DATASET EXCERPTS:
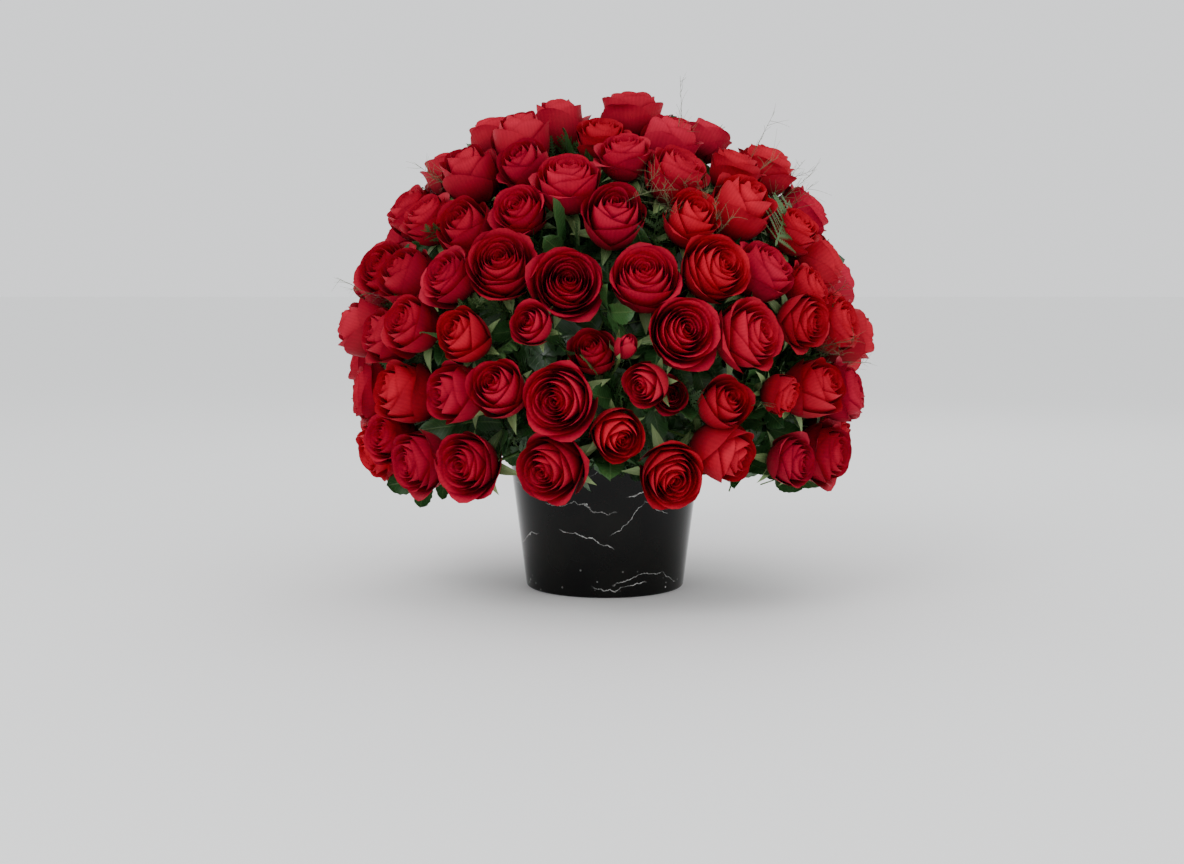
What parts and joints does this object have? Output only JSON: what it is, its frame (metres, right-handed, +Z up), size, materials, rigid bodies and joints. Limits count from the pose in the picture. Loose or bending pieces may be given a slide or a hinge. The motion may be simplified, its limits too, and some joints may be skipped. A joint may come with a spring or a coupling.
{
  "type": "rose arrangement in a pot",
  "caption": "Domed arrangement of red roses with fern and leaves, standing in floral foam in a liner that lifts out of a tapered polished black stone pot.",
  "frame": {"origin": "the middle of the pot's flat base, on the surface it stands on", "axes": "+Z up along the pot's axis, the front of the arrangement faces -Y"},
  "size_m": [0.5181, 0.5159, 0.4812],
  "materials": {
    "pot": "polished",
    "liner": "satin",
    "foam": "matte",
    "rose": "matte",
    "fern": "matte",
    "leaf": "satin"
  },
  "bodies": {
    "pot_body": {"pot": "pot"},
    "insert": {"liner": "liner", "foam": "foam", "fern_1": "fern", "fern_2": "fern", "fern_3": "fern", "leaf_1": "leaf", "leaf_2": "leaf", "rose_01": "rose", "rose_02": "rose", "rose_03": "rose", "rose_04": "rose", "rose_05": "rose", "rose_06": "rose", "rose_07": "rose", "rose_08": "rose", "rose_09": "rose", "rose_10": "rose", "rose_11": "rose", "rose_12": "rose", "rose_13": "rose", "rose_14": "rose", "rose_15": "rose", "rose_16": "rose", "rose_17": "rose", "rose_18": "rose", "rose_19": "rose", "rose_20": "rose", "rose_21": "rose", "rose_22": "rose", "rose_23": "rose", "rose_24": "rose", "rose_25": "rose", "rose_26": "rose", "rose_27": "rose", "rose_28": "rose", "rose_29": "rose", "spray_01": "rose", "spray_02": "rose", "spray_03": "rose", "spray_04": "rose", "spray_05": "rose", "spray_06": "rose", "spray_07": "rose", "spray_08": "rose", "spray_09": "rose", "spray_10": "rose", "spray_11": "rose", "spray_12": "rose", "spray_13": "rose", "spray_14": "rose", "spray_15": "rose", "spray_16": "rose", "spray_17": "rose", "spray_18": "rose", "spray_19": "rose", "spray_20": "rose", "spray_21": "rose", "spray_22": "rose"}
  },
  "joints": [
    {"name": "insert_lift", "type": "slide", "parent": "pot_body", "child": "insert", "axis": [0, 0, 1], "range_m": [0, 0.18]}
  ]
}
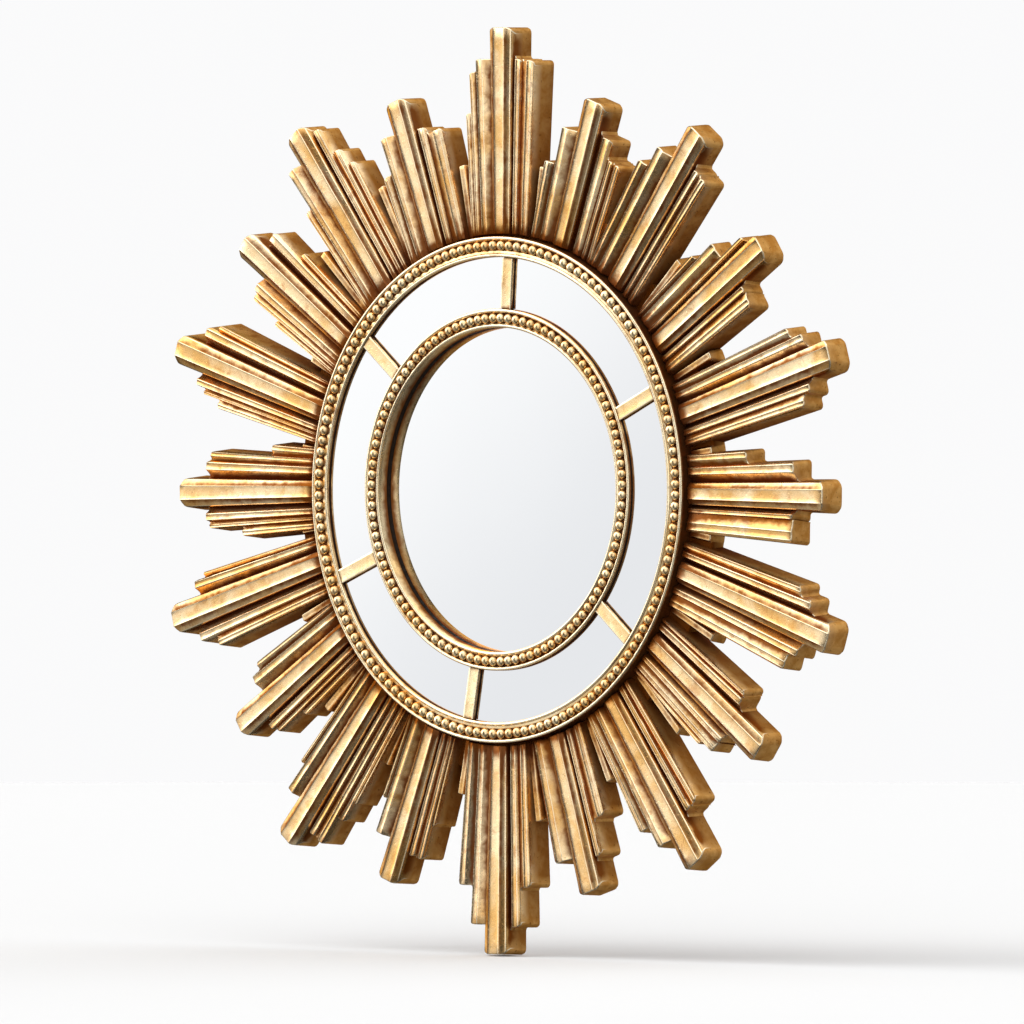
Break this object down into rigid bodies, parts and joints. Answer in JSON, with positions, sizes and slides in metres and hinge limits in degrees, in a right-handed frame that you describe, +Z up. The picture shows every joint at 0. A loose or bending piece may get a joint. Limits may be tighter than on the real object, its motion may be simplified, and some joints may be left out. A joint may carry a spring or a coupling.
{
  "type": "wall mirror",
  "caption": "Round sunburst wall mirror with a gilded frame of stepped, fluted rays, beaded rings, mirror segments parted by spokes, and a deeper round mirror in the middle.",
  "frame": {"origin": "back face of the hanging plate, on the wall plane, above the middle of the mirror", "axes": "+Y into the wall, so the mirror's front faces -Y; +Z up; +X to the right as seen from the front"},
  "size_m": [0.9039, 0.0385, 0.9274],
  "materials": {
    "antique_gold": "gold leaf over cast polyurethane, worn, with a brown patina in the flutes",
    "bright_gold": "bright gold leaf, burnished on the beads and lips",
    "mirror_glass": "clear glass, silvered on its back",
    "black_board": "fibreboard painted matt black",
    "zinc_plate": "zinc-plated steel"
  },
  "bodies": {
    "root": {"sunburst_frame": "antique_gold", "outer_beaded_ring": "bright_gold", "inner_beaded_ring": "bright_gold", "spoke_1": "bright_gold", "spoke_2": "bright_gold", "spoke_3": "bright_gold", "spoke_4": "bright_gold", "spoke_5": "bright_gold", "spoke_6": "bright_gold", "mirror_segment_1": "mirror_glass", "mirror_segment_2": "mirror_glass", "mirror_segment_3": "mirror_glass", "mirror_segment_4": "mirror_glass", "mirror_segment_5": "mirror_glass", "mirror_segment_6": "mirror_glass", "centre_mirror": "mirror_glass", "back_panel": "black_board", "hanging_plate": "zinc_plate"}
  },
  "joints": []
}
==
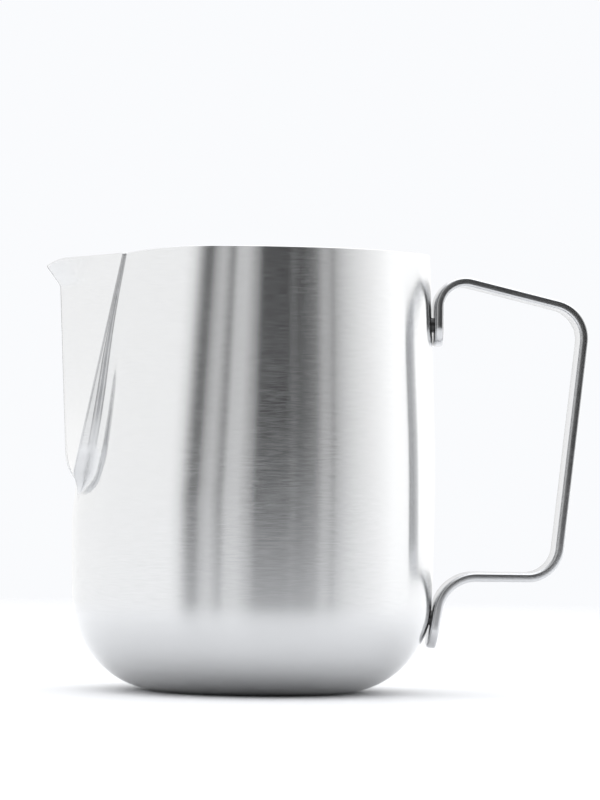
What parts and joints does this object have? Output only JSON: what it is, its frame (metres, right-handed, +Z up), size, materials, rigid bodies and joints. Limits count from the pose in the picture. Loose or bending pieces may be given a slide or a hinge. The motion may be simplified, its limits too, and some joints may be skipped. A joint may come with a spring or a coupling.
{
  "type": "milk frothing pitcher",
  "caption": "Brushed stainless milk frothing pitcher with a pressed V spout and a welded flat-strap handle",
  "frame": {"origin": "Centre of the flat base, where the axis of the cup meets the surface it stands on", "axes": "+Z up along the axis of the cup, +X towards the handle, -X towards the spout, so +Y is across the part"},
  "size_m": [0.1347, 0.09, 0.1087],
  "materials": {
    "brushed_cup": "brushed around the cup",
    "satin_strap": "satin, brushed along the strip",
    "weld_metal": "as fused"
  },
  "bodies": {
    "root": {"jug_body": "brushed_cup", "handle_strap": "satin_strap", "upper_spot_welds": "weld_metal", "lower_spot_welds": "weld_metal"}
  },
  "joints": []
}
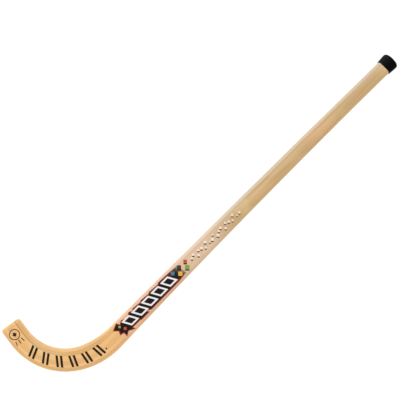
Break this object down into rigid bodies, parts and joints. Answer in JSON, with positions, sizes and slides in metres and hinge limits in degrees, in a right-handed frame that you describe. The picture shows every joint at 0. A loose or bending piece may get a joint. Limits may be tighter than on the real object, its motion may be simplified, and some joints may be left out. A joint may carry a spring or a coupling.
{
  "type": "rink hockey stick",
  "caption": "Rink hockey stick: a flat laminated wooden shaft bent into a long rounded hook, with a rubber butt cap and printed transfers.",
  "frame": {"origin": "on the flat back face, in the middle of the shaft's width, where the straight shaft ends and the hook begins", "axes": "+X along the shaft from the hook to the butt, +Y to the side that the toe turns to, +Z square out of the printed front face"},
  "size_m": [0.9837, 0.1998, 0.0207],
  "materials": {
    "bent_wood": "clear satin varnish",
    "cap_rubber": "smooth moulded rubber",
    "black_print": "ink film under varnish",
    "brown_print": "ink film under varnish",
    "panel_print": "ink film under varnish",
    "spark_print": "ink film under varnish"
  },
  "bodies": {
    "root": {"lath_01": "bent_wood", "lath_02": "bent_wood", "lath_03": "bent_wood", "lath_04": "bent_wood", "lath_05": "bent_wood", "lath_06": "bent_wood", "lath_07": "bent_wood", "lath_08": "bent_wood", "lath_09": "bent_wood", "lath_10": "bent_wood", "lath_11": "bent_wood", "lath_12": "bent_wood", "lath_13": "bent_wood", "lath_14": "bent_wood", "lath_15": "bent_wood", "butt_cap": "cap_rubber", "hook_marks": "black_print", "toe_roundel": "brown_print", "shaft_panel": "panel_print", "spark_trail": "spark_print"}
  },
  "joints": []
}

WHAT THIS TASK INVOLVES: Search the preceding listing for the word "into" and pull out every line that holds it.

THE RESPONSE:
Break this object down into rigid bodies, parts and joints. Answer in JSON, with positions, sizes and slides in metres and hinge limits in degrees, in a right-handed frame that you describe, +Z up. The picture shows every joint at 0. A loose or bending piece may get a joint. Limits may be tighter than on the real object, its motion may be simplified, and some joints may be left out. A joint may carry a spring or a coupling.
  "frame": {"origin": "back face of the hanging plate, on the wall plane, above the middle of the mirror", "axes": "+Y into the wall, so the mirror's front faces -Y; +Z up; +X to the right as seen from the front"},
Break this object down into rigid bodies, parts and joints. Answer in JSON, with positions, sizes and slides in metres and hinge limits in degrees, in a right-handed frame that you describe. The picture shows every joint at 0. A loose or bending piece may get a joint. Limits may be tighter than on the real object, its motion may be simplified, and some joints may be left out. A joint may carry a spring or a coupling.
  "caption": "Rink hockey stick: a flat laminated wooden shaft bent into a long rounded hook, with a rubber butt cap and printed transfers.",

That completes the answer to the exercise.